» PROVIDED MATERIAL:
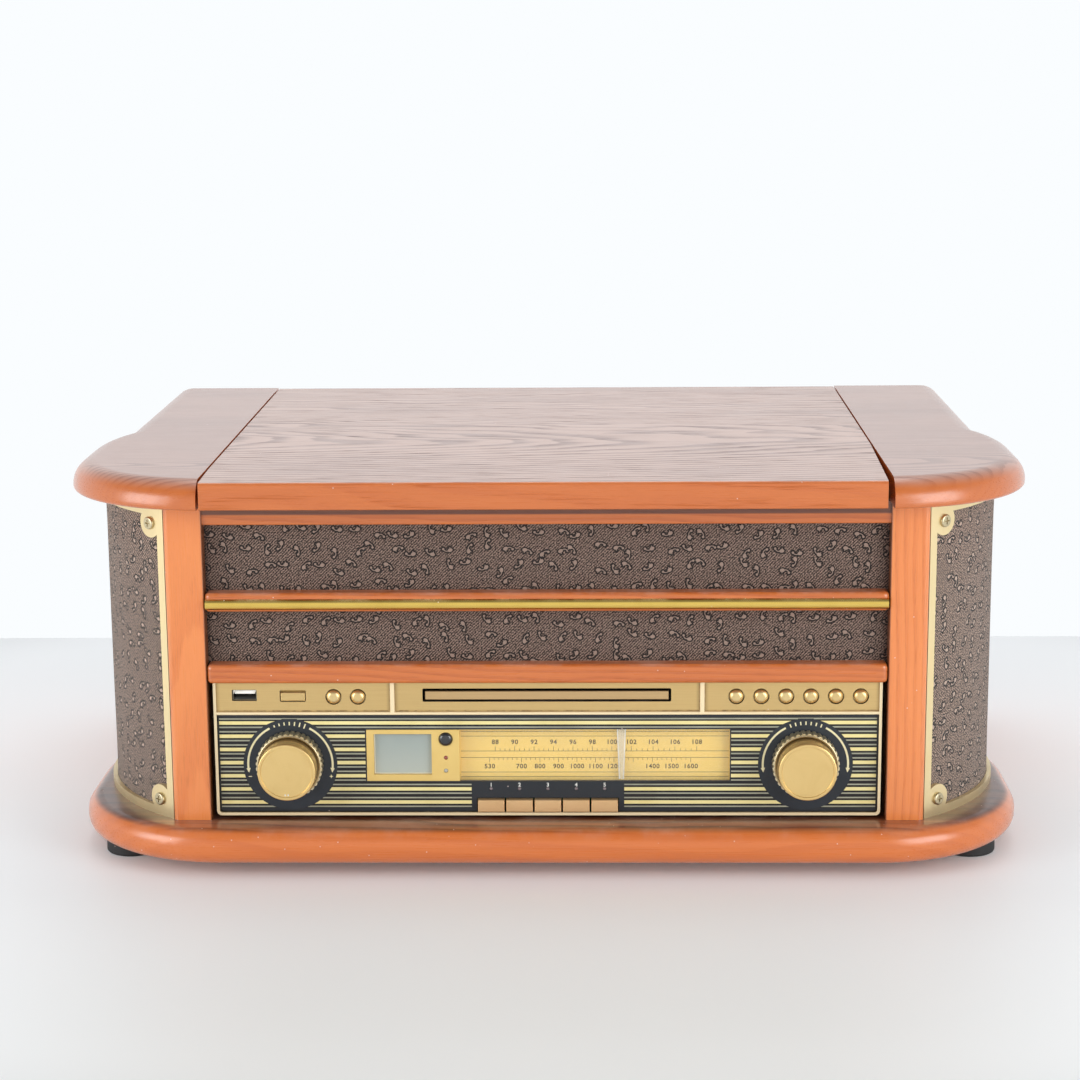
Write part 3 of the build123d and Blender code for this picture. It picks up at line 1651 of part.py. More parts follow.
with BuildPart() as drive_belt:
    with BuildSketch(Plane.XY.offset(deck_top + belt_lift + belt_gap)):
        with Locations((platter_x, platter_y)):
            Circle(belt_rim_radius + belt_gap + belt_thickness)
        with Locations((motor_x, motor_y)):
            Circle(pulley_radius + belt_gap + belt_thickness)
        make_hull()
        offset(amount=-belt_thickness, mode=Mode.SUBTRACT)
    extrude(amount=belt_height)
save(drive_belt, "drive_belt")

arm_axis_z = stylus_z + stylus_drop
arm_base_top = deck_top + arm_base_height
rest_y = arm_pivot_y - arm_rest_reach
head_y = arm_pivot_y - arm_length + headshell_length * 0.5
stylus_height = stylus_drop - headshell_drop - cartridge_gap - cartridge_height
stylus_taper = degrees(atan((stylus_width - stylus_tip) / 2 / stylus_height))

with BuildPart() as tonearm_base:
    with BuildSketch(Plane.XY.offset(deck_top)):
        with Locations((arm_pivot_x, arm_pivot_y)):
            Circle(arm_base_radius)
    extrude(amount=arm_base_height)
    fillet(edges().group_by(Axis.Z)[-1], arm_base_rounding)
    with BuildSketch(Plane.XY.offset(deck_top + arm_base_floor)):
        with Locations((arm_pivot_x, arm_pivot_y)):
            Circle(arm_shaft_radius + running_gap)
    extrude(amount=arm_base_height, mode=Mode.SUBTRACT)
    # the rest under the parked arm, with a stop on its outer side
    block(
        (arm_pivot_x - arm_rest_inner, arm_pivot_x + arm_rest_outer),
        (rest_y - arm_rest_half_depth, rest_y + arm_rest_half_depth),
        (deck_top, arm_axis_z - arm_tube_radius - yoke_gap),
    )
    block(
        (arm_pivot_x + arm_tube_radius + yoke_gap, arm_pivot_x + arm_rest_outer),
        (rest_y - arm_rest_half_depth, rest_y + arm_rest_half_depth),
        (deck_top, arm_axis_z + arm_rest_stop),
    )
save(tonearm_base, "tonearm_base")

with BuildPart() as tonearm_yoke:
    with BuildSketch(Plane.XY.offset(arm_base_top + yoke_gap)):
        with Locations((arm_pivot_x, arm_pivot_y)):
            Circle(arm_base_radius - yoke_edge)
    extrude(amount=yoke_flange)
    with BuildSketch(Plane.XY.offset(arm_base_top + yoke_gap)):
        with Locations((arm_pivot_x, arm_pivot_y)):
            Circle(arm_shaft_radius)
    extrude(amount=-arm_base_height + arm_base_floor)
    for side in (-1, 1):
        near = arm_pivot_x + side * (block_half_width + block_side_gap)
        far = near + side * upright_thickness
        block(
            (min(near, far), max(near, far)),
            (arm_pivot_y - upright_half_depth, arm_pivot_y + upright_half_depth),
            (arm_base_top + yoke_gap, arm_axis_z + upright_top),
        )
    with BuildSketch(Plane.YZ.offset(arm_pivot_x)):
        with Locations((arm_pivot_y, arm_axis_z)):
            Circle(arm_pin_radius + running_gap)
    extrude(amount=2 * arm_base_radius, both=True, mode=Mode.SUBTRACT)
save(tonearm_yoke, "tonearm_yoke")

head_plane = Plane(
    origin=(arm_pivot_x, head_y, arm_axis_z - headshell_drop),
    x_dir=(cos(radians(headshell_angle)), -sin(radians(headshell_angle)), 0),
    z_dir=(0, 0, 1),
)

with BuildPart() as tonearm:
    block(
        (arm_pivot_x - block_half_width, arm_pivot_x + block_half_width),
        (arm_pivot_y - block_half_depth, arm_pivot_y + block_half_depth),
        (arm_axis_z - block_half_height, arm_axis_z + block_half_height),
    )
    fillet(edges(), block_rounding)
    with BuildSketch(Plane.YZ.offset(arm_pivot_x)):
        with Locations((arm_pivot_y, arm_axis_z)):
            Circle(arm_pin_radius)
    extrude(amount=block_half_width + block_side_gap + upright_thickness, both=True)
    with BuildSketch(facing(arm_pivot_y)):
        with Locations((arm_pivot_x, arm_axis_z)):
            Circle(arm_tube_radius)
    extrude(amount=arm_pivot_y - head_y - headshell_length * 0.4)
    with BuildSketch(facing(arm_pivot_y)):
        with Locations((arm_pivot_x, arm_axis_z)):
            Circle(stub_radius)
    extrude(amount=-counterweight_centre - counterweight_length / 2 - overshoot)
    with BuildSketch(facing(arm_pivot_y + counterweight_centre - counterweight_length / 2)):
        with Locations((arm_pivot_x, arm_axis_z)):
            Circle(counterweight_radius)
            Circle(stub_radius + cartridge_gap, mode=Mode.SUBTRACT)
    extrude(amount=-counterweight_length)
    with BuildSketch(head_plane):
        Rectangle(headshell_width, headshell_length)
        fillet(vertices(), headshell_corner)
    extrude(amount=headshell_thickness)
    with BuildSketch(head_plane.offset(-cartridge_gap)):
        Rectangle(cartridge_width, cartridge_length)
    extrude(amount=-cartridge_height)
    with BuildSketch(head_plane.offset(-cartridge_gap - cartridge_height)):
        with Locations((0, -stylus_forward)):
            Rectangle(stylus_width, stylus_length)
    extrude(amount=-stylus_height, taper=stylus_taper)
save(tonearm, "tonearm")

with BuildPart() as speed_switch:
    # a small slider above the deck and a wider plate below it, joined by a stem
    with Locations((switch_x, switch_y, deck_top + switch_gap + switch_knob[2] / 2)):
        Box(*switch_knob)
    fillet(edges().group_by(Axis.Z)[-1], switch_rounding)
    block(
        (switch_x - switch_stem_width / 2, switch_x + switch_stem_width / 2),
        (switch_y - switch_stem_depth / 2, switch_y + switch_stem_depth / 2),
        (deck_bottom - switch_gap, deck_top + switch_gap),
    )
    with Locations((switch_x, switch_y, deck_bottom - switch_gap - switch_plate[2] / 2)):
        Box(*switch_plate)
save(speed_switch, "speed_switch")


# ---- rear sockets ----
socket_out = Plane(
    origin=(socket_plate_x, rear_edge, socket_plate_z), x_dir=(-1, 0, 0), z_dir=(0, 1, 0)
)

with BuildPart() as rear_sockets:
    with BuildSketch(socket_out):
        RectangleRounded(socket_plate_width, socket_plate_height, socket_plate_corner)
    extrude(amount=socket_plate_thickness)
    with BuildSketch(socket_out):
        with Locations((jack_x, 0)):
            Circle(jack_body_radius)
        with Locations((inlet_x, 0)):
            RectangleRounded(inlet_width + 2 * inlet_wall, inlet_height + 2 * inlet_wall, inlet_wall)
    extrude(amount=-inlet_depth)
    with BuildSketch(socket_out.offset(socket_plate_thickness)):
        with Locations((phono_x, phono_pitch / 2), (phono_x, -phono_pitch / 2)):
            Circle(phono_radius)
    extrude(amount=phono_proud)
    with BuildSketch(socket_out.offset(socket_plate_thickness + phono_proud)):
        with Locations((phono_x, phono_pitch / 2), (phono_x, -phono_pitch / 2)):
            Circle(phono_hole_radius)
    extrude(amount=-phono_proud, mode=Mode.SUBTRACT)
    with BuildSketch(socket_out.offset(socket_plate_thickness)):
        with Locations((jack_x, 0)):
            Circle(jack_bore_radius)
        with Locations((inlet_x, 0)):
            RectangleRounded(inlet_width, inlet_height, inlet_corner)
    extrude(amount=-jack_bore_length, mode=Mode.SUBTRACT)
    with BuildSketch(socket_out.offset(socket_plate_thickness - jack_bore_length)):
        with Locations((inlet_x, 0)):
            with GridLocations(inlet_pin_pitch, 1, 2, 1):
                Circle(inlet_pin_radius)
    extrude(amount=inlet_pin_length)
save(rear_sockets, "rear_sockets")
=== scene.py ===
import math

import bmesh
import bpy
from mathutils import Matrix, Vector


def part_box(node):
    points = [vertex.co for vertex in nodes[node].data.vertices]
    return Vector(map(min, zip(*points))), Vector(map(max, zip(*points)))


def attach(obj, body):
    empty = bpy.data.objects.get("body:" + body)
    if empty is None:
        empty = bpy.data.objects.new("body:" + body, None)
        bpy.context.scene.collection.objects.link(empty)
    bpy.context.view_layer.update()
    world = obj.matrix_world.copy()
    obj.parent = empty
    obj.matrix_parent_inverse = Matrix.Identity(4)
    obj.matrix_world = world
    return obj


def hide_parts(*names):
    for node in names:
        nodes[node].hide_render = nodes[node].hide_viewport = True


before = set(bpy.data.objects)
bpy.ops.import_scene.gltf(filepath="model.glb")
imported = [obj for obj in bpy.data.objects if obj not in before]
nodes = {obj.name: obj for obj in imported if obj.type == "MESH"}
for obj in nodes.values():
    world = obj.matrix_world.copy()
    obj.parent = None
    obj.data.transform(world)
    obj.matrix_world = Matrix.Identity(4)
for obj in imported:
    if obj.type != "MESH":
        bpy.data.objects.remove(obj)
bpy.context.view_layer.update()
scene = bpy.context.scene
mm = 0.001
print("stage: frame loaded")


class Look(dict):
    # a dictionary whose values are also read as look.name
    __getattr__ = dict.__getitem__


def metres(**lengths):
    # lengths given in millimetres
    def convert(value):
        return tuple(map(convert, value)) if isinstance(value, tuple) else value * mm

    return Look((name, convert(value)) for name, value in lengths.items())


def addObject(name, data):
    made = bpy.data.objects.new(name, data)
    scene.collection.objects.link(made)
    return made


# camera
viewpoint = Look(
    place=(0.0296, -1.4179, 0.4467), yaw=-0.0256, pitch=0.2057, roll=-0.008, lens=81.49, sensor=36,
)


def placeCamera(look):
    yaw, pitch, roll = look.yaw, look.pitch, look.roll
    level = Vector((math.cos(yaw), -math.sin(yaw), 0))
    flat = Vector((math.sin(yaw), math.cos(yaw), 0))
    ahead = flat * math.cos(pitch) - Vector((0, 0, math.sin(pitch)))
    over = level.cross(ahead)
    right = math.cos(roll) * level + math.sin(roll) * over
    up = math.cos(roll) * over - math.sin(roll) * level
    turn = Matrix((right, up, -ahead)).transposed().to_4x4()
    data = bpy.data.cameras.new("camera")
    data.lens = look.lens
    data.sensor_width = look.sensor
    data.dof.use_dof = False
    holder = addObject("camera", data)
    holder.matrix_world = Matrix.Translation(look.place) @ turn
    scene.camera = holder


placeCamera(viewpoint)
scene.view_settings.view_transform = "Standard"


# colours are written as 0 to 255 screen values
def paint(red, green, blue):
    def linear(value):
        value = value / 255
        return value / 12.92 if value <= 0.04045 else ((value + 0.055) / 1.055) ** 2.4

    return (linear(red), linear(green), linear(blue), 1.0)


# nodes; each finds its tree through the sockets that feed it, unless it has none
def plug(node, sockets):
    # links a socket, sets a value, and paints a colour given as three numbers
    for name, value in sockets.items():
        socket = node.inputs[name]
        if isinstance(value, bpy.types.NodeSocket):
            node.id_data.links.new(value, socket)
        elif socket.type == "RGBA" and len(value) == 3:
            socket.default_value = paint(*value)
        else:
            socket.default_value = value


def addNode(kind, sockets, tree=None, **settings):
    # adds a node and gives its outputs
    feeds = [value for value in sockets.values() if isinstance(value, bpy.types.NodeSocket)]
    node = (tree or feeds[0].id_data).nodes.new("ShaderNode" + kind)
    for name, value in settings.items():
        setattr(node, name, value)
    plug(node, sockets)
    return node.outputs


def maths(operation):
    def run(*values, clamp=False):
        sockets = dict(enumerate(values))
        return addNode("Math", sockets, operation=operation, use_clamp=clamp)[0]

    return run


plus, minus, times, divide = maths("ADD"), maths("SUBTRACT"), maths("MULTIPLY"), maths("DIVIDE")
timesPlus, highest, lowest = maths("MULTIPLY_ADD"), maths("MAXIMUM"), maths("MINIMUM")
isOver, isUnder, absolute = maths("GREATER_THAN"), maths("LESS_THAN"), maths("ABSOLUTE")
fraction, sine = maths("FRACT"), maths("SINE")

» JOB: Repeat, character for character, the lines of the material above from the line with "if empty is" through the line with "obj.matrix_parent_inverse = Matrix.Identity(4)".

» THE RESULT:
    if empty is None:
        empty = bpy.data.objects.new("body:" + body, None)
        bpy.context.scene.collection.objects.link(empty)
    bpy.context.view_layer.update()
    world = obj.matrix_world.copy()
    obj.parent = empty
    obj.matrix_parent_inverse = Matrix.Identity(4)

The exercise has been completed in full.